You are doing exactly what ninety-five percent of all drivers do. You are using your side view mirrors for something for which they were never originially intended. If you insist on adjusting your sideview mirrors in the traditional way, then I strongly encourage your to add a smaller wide angle mirror (similar to those used by truckers) on your driver's side view mirror (I don't like them because ones small enough to fit on an automobile side view mirror are not large enough to be effective). I shall repeat, that if you use your side view mirrors in backing (as a trucker would do but that is because he he's hauling a box behind him and as a general mototorist might elect to do if hauling a trailer), you will no longer be able to do so. But you are not supposed to use them when backing an automobile anyway. You are to turn around in your seat and look out your rear window.
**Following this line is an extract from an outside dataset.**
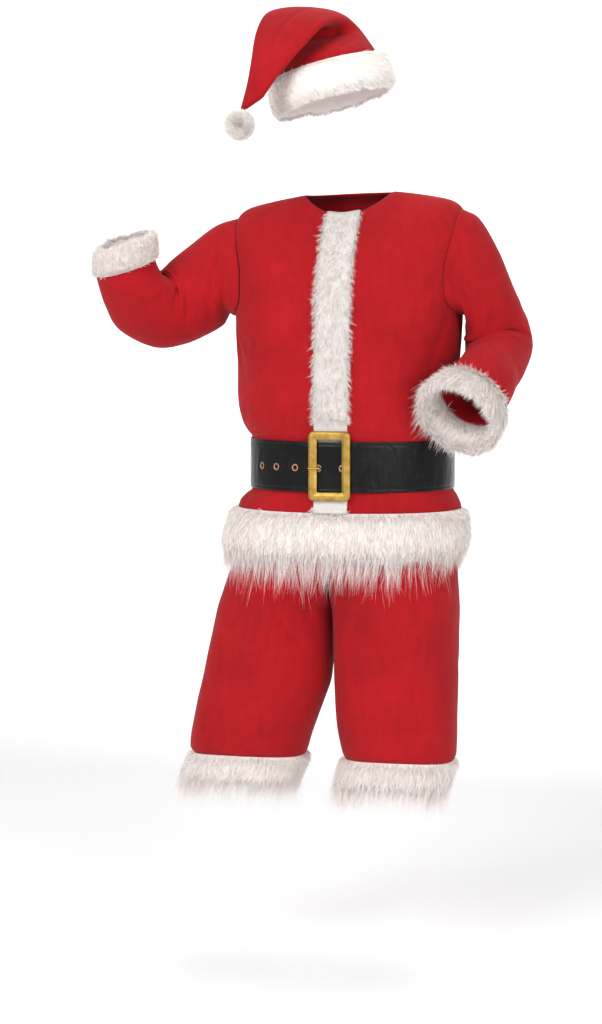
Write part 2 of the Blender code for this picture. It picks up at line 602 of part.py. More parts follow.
def make_belt_strap(vinyl):
    turn = np.linspace(BELT_START_ANGLE, 360.0 + BELT_END_ANGLE, BELT_STEPS)
    inner, out = belt_line(turn)
    to_end = (turn[-1] - turn) / BELT_TIP_ANGLE
    tip = np.sqrt(np.clip(1 - np.clip(1 - to_end, 0, 1) ** 2, BELT_TIP_SQUARENESS ** 2, 1))
    half = (BELT_TOP_Z - BELT_BOTTOM_Z) / 2 - BELT_CLEAR
    middle_z = (BELT_TOP_Z + BELT_BOTTOM_Z) / 2
    heights = middle_z + np.array((1.0, -1.0))[None, :] * (half * tip)[:, None]
    inner = np.repeat(inner[:, None], 2, axis=1)
    inner[..., 2] = heights
    outer = inner + out[:, None] * BELT_THICKNESS
    make_wall("belt_strap", outer, inner, open_index(BELT_STEPS, 2), vinyl)


def turn_of_arc(arc):
    """Turn around the belt, in degrees past the front, at an arc length along the outer layer."""
    turns = 360.0 + np.linspace(*ARC_TURNS, ARC_STEPS)
    points, _ = belt_line(turns)
    travelled = np.concatenate(([0], np.cumsum(np.linalg.norm(np.diff(points, axis=0), axis=1))))
    travelled -= np.interp(360.0, turns, travelled)
    return float(np.interp(arc, travelled, turns))


def strap_face(arc):
    """A point on the strap's outer face and the way it looks out."""
    turn = turn_of_arc(arc)
    point, out = belt_line(np.array([turn - 1.0, turn, turn + 1.0]))
    face = point + out * BELT_THICKNESS
    ahead = unit(face[2] - face[0])
    return face[1], np.array((ahead[1], -ahead[0], 0.0))


def make_eyelets(metal):
    around = np.linspace(0, 2 * math.pi, EYELET_STEPS, endpoint=False)
    section = np.linspace(0, 2 * math.pi, EYELET_SECTION_STEPS, endpoint=False) + math.pi / 2
    for number, arc in enumerate(EYELET_ARCS, start=1):
        point, out = strap_face(arc)
        centre = point + out * (SEAM + EYELET_RISE)
        centre[2] = EYELET_Z
        side = np.array((-out[1], out[0], 0.0))
        spread = EYELET_RADIUS + EYELET_WIRE * np.cos(section)[None, :]
        ring = (np.cos(around)[:, None, None] * spread[..., None] * side
                + np.sin(around)[:, None, None] * spread[..., None] * np.array((0, 0, 1.0)))
        rise = EYELET_RISE * np.sin(section)[None, :, None] * out
        faces = grid_faces(closed_index(len(around), len(section)))
        make_solid(f"belt_eyelet_{number}", centre + ring + rise, faces, metal)


def rounded_frame(half_width, half_height, corner):
    """Outline of a rectangle with round corners, in plan of the buckle."""
    points = []
    for k, (x, z) in enumerate(((1, 1), (-1, 1), (-1, -1), (1, -1))):
        for step in range(BUCKLE_CORNER_STEPS):
            angle = math.radians(90 * (k + step / (BUCKLE_CORNER_STEPS - 1)))
            points.append((x * (half_width - corner) + corner * math.cos(angle),
                           z * (half_height - corner) + corner * math.sin(angle)))
    return np.array(points)


def buckle_back():
    """The plane of the buckle's back: a side bar rests on the first eyelet."""
    first, _ = strap_face(EYELET_ARCS[0] - EYELET_RADIUS)
    return first[1] - 2 * SEAM - 2 * EYELET_RISE


def make_buckle(brass):
    back = buckle_back()
    depth = -BUCKLE_DEPTH
    half_width, half_height = BUCKLE_WIDTH / 2, BUCKLE_HEIGHT / 2
    rings = []
    for inset, rise in BUCKLE_PROFILE:
        corner = max(BUCKLE_CORNER - inset, BUCKLE_INNER_CORNER)
        edge = rounded_frame(half_width - inset, half_height - inset, corner)
        rings.append([(x, back + depth * rise, BUCKLE_Z + z) for x, z in edge])
    rings = np.array(rings)
    make_solid("belt_buckle", rings, grid_faces(closed_index(*rings.shape[:2])), brass)


def make_prong(brass):
    """The prong, out of the eyelet beside the bar and over it."""
    back = buckle_back()
    over = back - BUCKLE_DEPTH - SEAM - PRONG_RADIUS
    eyelet, _ = strap_face(EYELET_ARCS[1])
    near = eyelet[1] - PRONG_SINK * PRONG_RADIUS
    inner_bar = -(BUCKLE_WIDTH / 2 - BUCKLE_BAR)
    x_path = (*(inner_bar + reach for reach in PRONG_REACH), -BUCKLE_WIDTH / 2 - PRONG_OVERHANG)
    y_path = (min(near, over - PRONG_DIP), over - PRONG_DIP, over, over)
    centres = np.array([(x, y, EYELET_Z) for x, y in zip(x_path, y_path)])
    radii = PRONG_RADIUS * np.array(PRONG_TAPER)
    count = len(x_path)
    angle = np.linspace(0, 2 * math.pi, PRONG_SIDES, endpoint=False)
    ring = np.stack((np.zeros(PRONG_SIDES), np.cos(angle), np.sin(angle)), axis=-1)
    points = centres[:, None] + radii[:, None, None] * ring[None]
    last = np.arange((count - 1) * PRONG_SIDES, count * PRONG_SIDES)[::-1]
    faces = grid_faces(ring_index(count, PRONG_SIDES)) + [tuple(range(PRONG_SIDES)), tuple(last.tolist())]
    make_solid("belt_prong", points, faces, brass)


def make_waistband(cloth):
    """The trousers' waistband, inside the jacket behind the belt."""
    angle = np.linspace(0, 2 * math.pi, 4 * FRONT_COLUMNS, endpoint=False)
    rows = row_at_belt(np.array((WAISTBAND_TOP_Z, WAISTBAND_BOTTOM_Z)))
    angle, row = np.meshgrid(angle, rows)
    point, normal = torso(angle, row), torso_normal(angle, row)
    outer = point - normal * (CLOTH + SEAM)
    inner = outer - normal * CLOTH * WAISTBAND_LAYERS
    make_wall("trouser_waistband", outer, inner, ring_index(2, 4 * FRONT_COLUMNS), cloth)


def leg_surface(side, table, folds):
    """Grid of a trouser leg: rows down, columns from the inner edge round the outseam and back."""
    column = dict(zip(LEG_COLUMNS, table.T))
    z, front, back = column["z"], column["front"], column["back"]
    word = "left" if side > 0 else "right"
    out, close = column[word + "_out"], column[word + "_in"]
    centre = (out + close) / 2
    half = np.abs(out - close) / 2
    share = (z[0] - z) / (z[0] - z[CROTCH_ROW])
    seam = CENTRE_SEAM_SHIFT * np.clip(share, 0, 1) + side * SEAM / 2
    reach = np.clip((centre - seam) / half * side, 0, 1)
    cut = np.arccos(reach ** (LEG_SQUARE / 2))[:, None]
    s = np.linspace(0, 1, LEG_STEPS + 1)[None, :]
    start = math.pi if side > 0 else 0.0
    angle = start + cut + s * (2 * math.pi - 2 * cut)
    middle_y, half_y = ((front + back) / 2)[:, None], ((back - front) / 2)[:, None]
    puff = np.zeros_like(angle)
    for fold in (dict(zip(LEG_FOLD_COLUMNS, fold_row)) for fold_row in folds):
        apart = turn_between(np.degrees(angle), fold["angle"]) / fold["angle_spread"]
        down = (z[:, None] - fold["z"]) / fold["z_spread"]
        puff += fold["depth"] * np.exp(-apart ** 2 - down ** 2)
    x = centre[:, None] + power(np.cos(angle), 2 / LEG_SQUARE) * (half[:, None] + puff)
    y = middle_y + power(np.sin(angle), 2 / LEG_SQUARE) * (half_y + puff)
    rise = HEM_ARCH * smooth_step((np.arange(len(z)) - ARCH_START_ROW) / (len(z) - 1 - ARCH_START_ROW))
    points = np.stack((x, y, z[:, None] + rise[:, None] * np.sin(angle) ** 2), axis=-1)
    waist_angle = (-math.pi / 2 if side > 0 else math.pi / 2) + s[0] * math.pi
    waist_row = np.full(waist_angle.shape, row_at_belt(WAISTBAND_BOTTOM_Z))
    waist = torso(waist_angle, waist_row)
    waist = waist - torso_normal(waist_angle, waist_row) * (CLOTH + SEAM + FACET_ROOM)
    waist[0, 0] = waist[-1, 0] = side * SEAM / 2
    points[:2, :, :2] = waist[None, :, :2]
    return points


def leg_normals(points):
    """Outward normals of a leg's grid, taken round the tube below the crotch."""
    down = np.gradient(points, axis=0)
    around = np.gradient(points, axis=1)
    joined = points[:, 1] - points[:, -2]
    closed = np.arange(len(points)) >= CROTCH_ROW
    around[closed, 0] = around[closed, -1] = joined[closed]
    return unit(np.cross(down, around))


def make_legs(cloth, fur):
    for side, word, folds, seed in ((-1, "right", LEG_RIGHT_FOLDS, 7), (1, "left", LEG_LEFT_FOLDS, 8)):
        outer = leg_surface(side, LEGS, folds)
        inner = outer - leg_normals(outer) * CLOTH
        index = open_index(*outer.shape[:2])
        index[CROTCH_ROW:, -1] = index[CROTCH_ROW:, 0]
        make_wall("trouser_leg_" + word, outer, inner, index, cloth)
        loop = resampled(outer[-1, :-1], 2 * LEG_LOCKS)
        locks = lock_lengths(len(loop), LEG_LOCK_LENGTH, seed)
        make_fur_ring("fur_leg_" + word, loop, DOWN, LEG_PILE[word], LEG_FUR, locks, fur)


def hat_rings():
    angle = np.linspace(0, 2 * math.pi, HAT_STEPS, endpoint=False)
    rings = []
    for section in (dict(zip(HAT_COLUMNS, hat_row)) for hat_row in HAT):
        roll, pitch = math.radians(section["roll"]), math.radians(section["pitch"])
        wide = np.array((math.cos(roll), 0.0, math.sin(roll)))
        upright = np.array((-math.sin(roll), 0.0, math.cos(roll)))
        deep = math.cos(pitch) * np.array((0.0, 1.0, 0.0)) + math.sin(pitch) * upright
        middle = np.array((section["x"], section["y"], section["z"]))
        rings.append(middle + section["half_width"] * np.cos(angle)[:, None] * wide
                     + section["half_depth"] * np.sin(angle)[:, None] * deep)
    return np.array(rings)


def make_hat(cloth, fur):
    rings = hat_rings()
    inner = rings - tube_normals(rings) * CLOTH
    tip = np.broadcast_to(np.array(HAT_TIP), (1,) + rings.shape[1:])
    inner_tip = tip + unit(rings[-1].mean(axis=0) - tip[0, 0]) * CLOTH
    index = ring_index(len(rings) + 1, HAT_STEPS)
    index[-1, :] = index[-1, 0]
    make_wall("hat_crown", np.concatenate((rings, tip)), np.concatenate((inner, inner_tip)), index, cloth)
    roll = math.radians(HAT[0, HAT_COLUMNS.index("roll")])
    down = np.array((math.sin(roll), 0.0, -math.cos(roll)))
    locks = lock_lengths(HAT_STEPS, HAT_LOCK_LENGTH, 11)
    make_fur_ring("hat_band", rings[0], down, down, HAT_FUR, locks, fur)


def make_pompom(fur):
    """A ball of short tufts: the points of a sphere's grid stand out in turn."""
    rings, columns = 9, 14
    rng = np.random.default_rng(13)
    lat = np.linspace(0, math.pi, rings + 2)[1:-1]
    lon = np.linspace(0, 2 * math.pi, columns, endpoint=False)
    radius = np.where((np.arange(rings)[:, None] + np.arange(columns)[None, :]) % 2 == 0, 1.0, 0.86)
    radius = POMPOM_RADIUS * radius * rng.uniform(0.95, 1.0, radius.shape)
    points = np.stack((np.sin(lat)[:, None] * np.cos(lon), np.sin(lat)[:, None] * np.sin(lon),
                       np.broadcast_to(np.cos(lat)[:, None], radius.shape)), axis=-1)
    points = points * radius[..., None]
    top = np.broadcast_to((0, 0, 0.92 * POMPOM_RADIUS), (1, columns, 3))
    points = np.concatenate((top, points, -top)) + np.array(POMPOM_CENTRE)
    index = ring_index(rings + 2, columns)
    index[0, :], index[-1, :] = index[0, 0], index[-1, 0]
    make_solid("hat_pompom", points, grid_faces(index), fur)


def main():
    for old in list(bpy.data.objects):
        bpy.data.objects.remove(old, do_unlink=True)
    plush = make_material("red_plush", (0.55, 0.018, 0.025), 0.9)
    fur = make_material("white_fur", (0.86, 0.83, 0.80), 0.95)
    vinyl = make_material("black_vinyl", (0.012, 0.012, 0.013), 0.25)
    brass = make_material("antique_brass", (0.47, 0.31, 0.09), 0.42, 1.0)
    eyelet = make_material("eyelet_brass", (0.62, 0.45, 0.30), 0.35, 1.0)
    make_jacket_body(plush)
    make_sleeves(plush, fur)
    make_hem_fur(fur)
    make_front_band(fur)
    make_belt_strap(vinyl)
    make_eyelets(eyelet)
    make_buckle(brass)
    make_prong(brass)
    make_waistband(plush)
    make_legs(plush, fur)
    make_hat(plush, fur)
    make_pompom(fur)


main()
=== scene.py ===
# A santa suit as it is worn: jacket, belt, knee-length trousers and hat, in red plush with fur.
# Metres, +Z up, the front faces -Y. "Right" and "left" are the wearer's own: right is -X.
import math
import bpy
import numpy as np
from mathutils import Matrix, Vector


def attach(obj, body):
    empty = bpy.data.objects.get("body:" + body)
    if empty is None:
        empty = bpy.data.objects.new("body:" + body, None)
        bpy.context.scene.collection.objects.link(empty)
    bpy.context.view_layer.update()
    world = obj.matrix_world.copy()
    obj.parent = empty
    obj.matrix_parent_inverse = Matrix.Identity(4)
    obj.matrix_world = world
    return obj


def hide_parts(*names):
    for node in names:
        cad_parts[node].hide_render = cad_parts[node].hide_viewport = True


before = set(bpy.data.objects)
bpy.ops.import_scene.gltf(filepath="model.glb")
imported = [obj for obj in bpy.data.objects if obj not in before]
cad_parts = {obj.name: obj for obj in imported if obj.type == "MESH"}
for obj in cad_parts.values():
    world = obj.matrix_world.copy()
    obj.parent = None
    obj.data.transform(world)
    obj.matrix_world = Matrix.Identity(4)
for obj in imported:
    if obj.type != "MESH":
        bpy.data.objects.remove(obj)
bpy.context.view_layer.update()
print("frame loaded:", len(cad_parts), "nodes")

view = {"turn": 14.0, "rise": 5.0, "distance": 4.6, "metresPerPixel": 0.00196,
        "pixelsHigh": 1024, "aside": -0.096, "height": -0.612}


def makeCamera():
    turn, rise = math.radians(view["turn"]), math.radians(view["rise"])
    right = Vector((math.cos(turn), math.sin(turn), 0))
    back = Vector((math.sin(turn) * math.cos(rise), -math.cos(turn) * math.cos(rise), math.sin(rise)))
    data = bpy.data.cameras.new("camera")
    data.sensor_width = 36.0
    data.lens = 36.0 * view["distance"] / view["metresPerPixel"] / view["pixelsHigh"]
    data.clip_end = 50.0
    camera = bpy.data.objects.new("camera", data)
    bpy.context.scene.collection.objects.link(camera)
    camera.location = right * view["aside"] + Vector((0, 0, view["height"])) + back * view["distance"]
    camera.rotation_euler = (-back).to_track_quat("-Z", "Y").to_euler()
    bpy.context.scene.camera = camera


makeCamera()


# small maths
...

Is it the law to adjust your side view mirrors in the manner I've just explained? No. Is it far safer for especially highway or multilane driving? Absolutely. All you have to do is try it and you sill instantly understand what I'm saying the next time you are on a heavily traveled four lane of interstate. I caution again, however, that you will no longer be able to use your side view mirrors to back unless and until you readjust them in the more traditional way.

The tips that I have related are not mine Norm but are those compiled by the finest professional driving instructors in this country.

I don't know about you Norm, but I make it my business to learn these tips from those professionals devoted to such things, especially when they would take the time and personally demonstrate to you their reasons for doing so and provide examples of what can happen to those who didn't heed whatever advice they had to offer.